2-8. ヘッダー、フッター等共通パーツ管理
ヘッダーやフッター等サイト全体で共通で使うパーツをCMS管理できるかどうか、というところです。
2-9. サイトマップの自動更新機能
サイトを構成するページを一覧表示するサイトマップページ、sitemap.xml
の更新がCMSと連動させる機能です。
新規にページを追加したら、その都度サイトマップページを更新するのは若干手間ですよね。それを自動化するCMSもあります。
3. 公開管理機能
3-2. 多段承認フロー
承認者として設定した人が承認したらページ公開という機能はどのCMSでも標準で備わっていると思いますが、複数人の承認を経て公開する、といった運用が可能かどうか、というところですね。
3-3. 予約機能
これもだいたいどのCMS にも標準で備わっていると思います。
新規の公開予約は問題ないが、ページの更新予約が出来ないというCMSもあったと思います。どこまでのことが予約できるのかは、確認しておいた方がよさそうです。
予約機能と一言で言っても、公開予約に限りません。
- 公開予約
- 更新予約
- 削除予約
が問題なく対応しているかは確認が必要です。
3-4. バージョン管理
更新内容を履歴として持っており、過去の状態に戻すことができるかどうか、という機能です。
4. 便利機能・チェック機能
その他便利機能としてよく挙がるものです。
デフォルトの機能で備わっていなくてもプラグインの実装で対応できることが多い気がします。
4-1. ページング機能
例えばお知らせページを作成したする際、その一覧ページをどうするか、ということに関係します。全件を1ページにリスト表示することもありますが、あまりに多い場合は、50件ずつ表示し、次の50件は別ページにする、ということもあります。その機能が自動で実現できるか、ということです。

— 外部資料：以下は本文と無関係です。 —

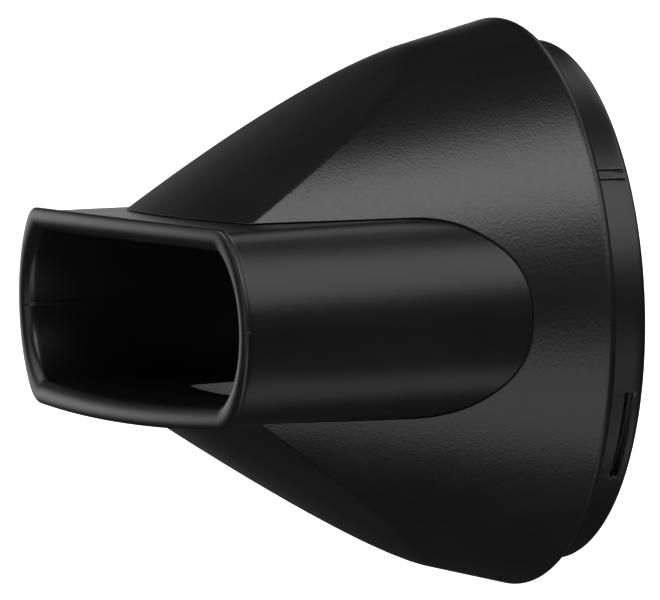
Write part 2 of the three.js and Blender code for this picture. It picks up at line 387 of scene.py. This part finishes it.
# ---- the pieces -----------------------------------------------------------------------------------
def make_bell():
    angle = form_columns()
    passage_end = DUCT_REAR_Y + CLEARANCE
    step = 0.001                # keeps two rows at one place apart in y

    def passage(y):
        return duct_reach(angle, y, PASSAGE_GAP)

    def hollow(y):
        return skin_radius(angle, y, BELL_WALL)

    # Where the skin and the hollow come out of the passage, and where the lip between them begins.
    front = np.full(angle.shape, -LENGTH + 2.0)
    skin_end = np.full(angle.shape, BELL_REAR_Y - 2)
    hollow_end = np.full(angle.shape, BELL_HOLLOW_Y)
    trim = find_level(front, skin_end, lambda y: skin_radius(angle, y) - passage(y))
    inner = find_level(front, hollow_end, lambda y: hollow(y) - passage(y))
    ahead = 0.1
    rise = (skin_radius(angle, trim + ahead) - passage(trim + ahead)) / ahead
    longest_lip = 0.9
    lip_y = trim + np.minimum(BELL_LIP / rise, longest_lip)
    crease = np.maximum(crease_line(angle), lip_y + 0.02)
    inner = np.maximum(inner, lip_y + 0.1)
    inner_crease = np.clip(crease_line(angle, BELL_WALL), inner, BELL_HOLLOW_Y)

    round_y = BELL_REAR_Y - BELL_EDGE_ROUND
    round_r = cone_radius(round_y, BELL_EDGE_ROUND)
    cone_tilt = -math.atan(BELL_SLOPE)
    flat = 0.2
    rows = [
        (BELL_MOUTH_R + BELL_MOUTH_ROUND, BELL_REAR_Y),
        (BELL_MOUTH_R + BELL_MOUTH_ROUND + flat, BELL_REAR_Y),
    ]
    for a in np.linspace(math.pi / 2, cone_tilt, 12):
        rows.append((round_r + BELL_EDGE_ROUND * math.cos(a), round_y + BELL_EDGE_ROUND * math.sin(a)))
    skin_start = round_y + BELL_EDGE_ROUND * math.sin(cone_tilt)
    gather = 1.7                # how closely the rows gather at the crease
    skin_ys = spread(crease, skin_start - 0.15, 30, gather)[::-1]
    skin_ys += spread(crease, lip_y, 26, gather)[1:]
    rows += [(skin_radius(angle, y), y) for y in skin_ys]
    corner = (passage(trim), trim)
    far = (passage(lip_y), lip_y)
    near = rows[-1]
    for u in (0.2, 0.4, 0.6, 0.8):
        weights = ((1 - u) ** 2, 2 * u * (1 - u), u ** 2)
        curve = [sum(w * p[k] for w, p in zip(weights, (near, corner, far))) for k in (0, 1)]
        rows.append(tuple(curve))
    rows += [(passage(y), y) for y in spread(lip_y, inner, 5)]
    inner_ys = spread(inner, inner_crease, 8)[1:] + spread(inner_crease, BELL_HOLLOW_Y, 6)[1:]
    rows += [(np.maximum(hollow(y), passage(y)), y) for y in inner_ys]
    rows += [(np.maximum(BELL_NECK_R, passage(y)), y) for y in (BELL_HOLLOW_Y + step, passage_end)]
    rows += [
        (BELL_NECK_R, passage_end + step),
        (BELL_NECK_R, BELL_NECK_Y),
        (BELL_MOUTH_R, BELL_NECK_Y),
        (BELL_MOUTH_R, BELL_REAR_Y - BELL_MOUTH_ROUND),
        (BELL_MOUTH_R + 0.28 * BELL_MOUTH_ROUND, BELL_REAR_Y - 0.28 * BELL_MOUTH_ROUND),
    ]
    bell = grid_object("grained_bell", polar_grid(angle, rows), closed=True)
    smooth(bell, sharp_deg=40)
    return bell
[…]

動的CMSの場合は標準で実装されているものと思いますが、静的CMSの場合は実装に工夫が必要になることがあります。
4-2. 閲覧ランキング機能
よく見られているページの一覧表示機能です。
意外と標準では対応していない気がします。Wordpressなどはプラグインで対応できます。
4-3. 禁止文字チェック
言い回しとしてまずいもの、表現として古いものを抽出してくれる機能です。
SEO的な表現の揺れの対応にも効果的です。
4-4. リンクチェック
リンク先のページが存在しない場合がないかチェックしてくれる機能です。
4-5. アクセスログチェック
ページのアクセス状況をチェックできる機能です。
ただ、Google Analyticsに勝るアクセスログチェックツールは無いので、わざわざCMSの機能でサイトのアクセス状況を確認する、ということは少なくなっていると思います。
まとめ
今回はCMSの要件として挙がることが多いと思われる機能や仕様についてまとめてみました。あらゆるCMSを網羅してあげたものではないですが、CMSの要件定義に活用いただければと思います。
今後、「あー、こういう要件もあるなー」ということがあれば、また情報追加したいと思います。
あとは、いずれ、CMSの非機能要件についても追ってまとめたいと思います。
例えばセキュリティとか、ページの公開スピードなど。この辺りもどこまで定義するかは悩ましいですね〜。